One crucial component of succession planning: customers and clients. “In a small business,” says Taylor, “a lot of times the good will is tied up in the owner, so a departure could be a huge setback for the customers. But if the owner has done a good job with the transition and has prepared customers for the new owner, there's little disruption.”
“I still have a number of clients who call to ask for advice, but they know I'm not familiar with the details of their business,” he says. He understands long-term clients who need to make a big decision might want input from someone who's been working with them. “But they also know that I don't have to prepare their taxes or financial statements,” he says.
That sort of customer service should be built into the succession timeline. “Clients and customers are going to need a comfort level, and the new owner may want [the previous leader] to be involved for a year or two to smooth that transition,” Says Martin.
That, of course, leads to the timeline itself. “Having a definitive timeline is very important,” Martin says. “Even if you're selling to a family member, they should have some idea of how long you intend to be around. And to what extent full time? Fifty percent? Depending on your role, they may need to replace you or budget to replace your salary. Don't leave it open ended - that could lead to an uncertain or uncomfortable situation.”
It can also create awkwardness with a new leader, he adds. Employees may be confused or have divided loyalties to old and new leadership. “Let people know what's going on - make everything clear and keep them from getting nervous.”

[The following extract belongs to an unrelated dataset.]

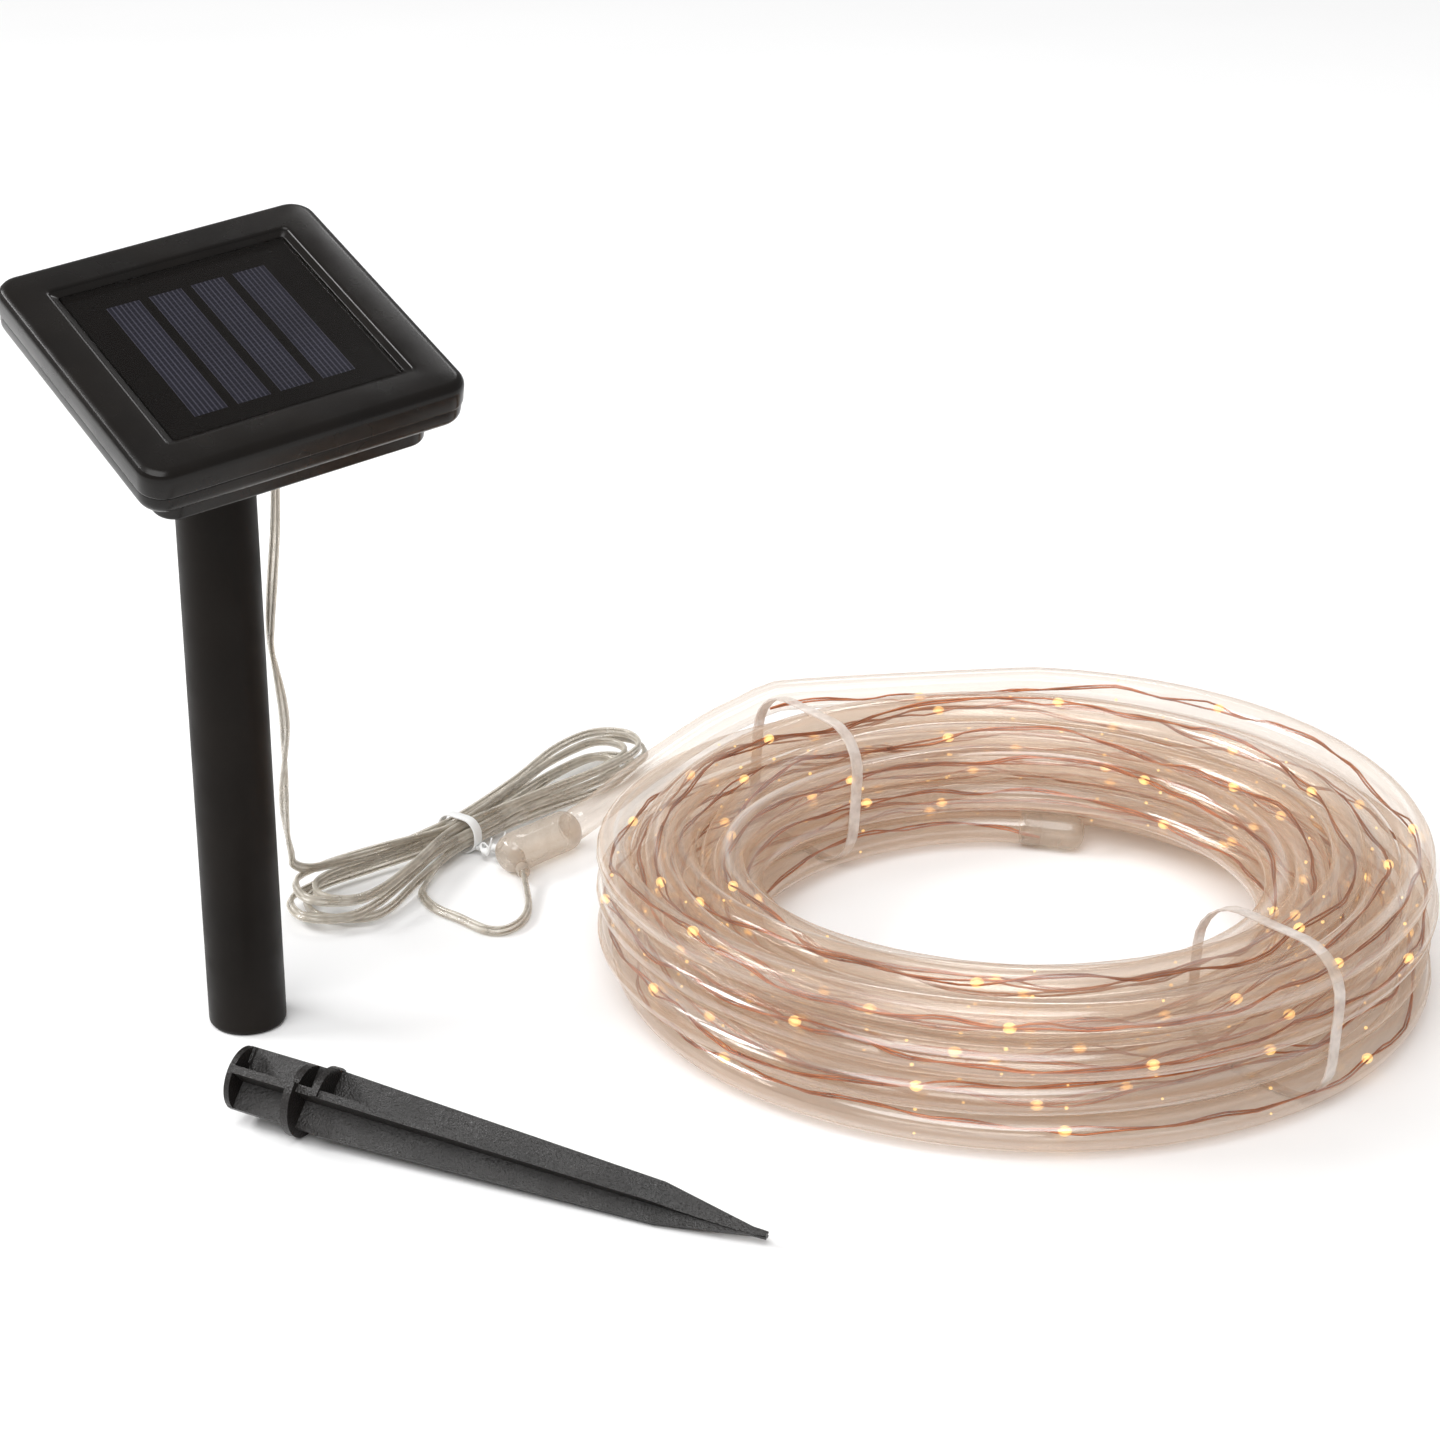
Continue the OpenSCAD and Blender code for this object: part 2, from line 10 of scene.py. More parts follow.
import bmesh
import bpy
from mathutils import Matrix, Vector, kdtree, noise


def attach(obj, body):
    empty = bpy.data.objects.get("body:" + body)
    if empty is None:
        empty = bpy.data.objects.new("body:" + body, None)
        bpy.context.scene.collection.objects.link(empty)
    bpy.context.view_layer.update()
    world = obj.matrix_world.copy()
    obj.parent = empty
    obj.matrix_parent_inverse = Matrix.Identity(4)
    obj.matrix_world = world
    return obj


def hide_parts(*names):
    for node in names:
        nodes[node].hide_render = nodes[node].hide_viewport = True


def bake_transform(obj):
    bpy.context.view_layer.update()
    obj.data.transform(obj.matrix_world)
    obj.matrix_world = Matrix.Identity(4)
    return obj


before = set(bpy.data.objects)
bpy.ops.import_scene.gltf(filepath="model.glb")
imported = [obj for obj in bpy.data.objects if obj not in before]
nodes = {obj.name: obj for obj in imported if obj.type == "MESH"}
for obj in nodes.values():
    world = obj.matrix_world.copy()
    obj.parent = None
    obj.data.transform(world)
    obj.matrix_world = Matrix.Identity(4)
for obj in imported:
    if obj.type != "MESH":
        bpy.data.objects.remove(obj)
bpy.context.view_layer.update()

# %% [markdown]
# ## Camera
# The set is seen from a little above and in front, with a long lens, so that the stem's sides stay
# almost parallel. An 80 mm lens on the usual 36 mm sensor does that. The camera comes first, and the
# same small helper links every later object to the scene.

# %% Place the camera


def linked(name, data):
    """A new object with this data, linked to the scene."""
    piece = bpy.data.objects.new(name, data)
    bpy.context.scene.collection.objects.link(piece)
    return piece


camera_tilt = 67.51
camera_data = bpy.data.cameras.new("camera")
camera_data.lens = 80
camera_data.sensor_width = 36
camera = linked("camera", camera_data)
camera.location = (0.135, -0.8135, 0.4294)
camera.rotation_euler = (math.radians(camera_tilt), 0, 0)
bpy.context.scene.camera = camera
print("camera looks down by", round(90 - camera_tilt, 2), "degrees")

# %% [markdown]
# ## Smooth routes
# A cord is easiest to place by a few points and a smooth curve through them. A Catmull-Rom curve
# passes through every point it is given, which a Bezier curve with free handles doesn't promise.
# After that the points are spaced evenly, so that tubes and lights can be set out by length.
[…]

A timetable with a definite departure date also can also create some necessary structure for the person who's stepping away from the business. “I think it's important that they have things that they're looking forward to, something in mind,” Martin says, “whether it's traveling or spending time with family. Leaving a business is difficult - they put so much of themselves into their business, it's a hard thing to think about. If I'm not involved in this business anymore, who am I going to be?”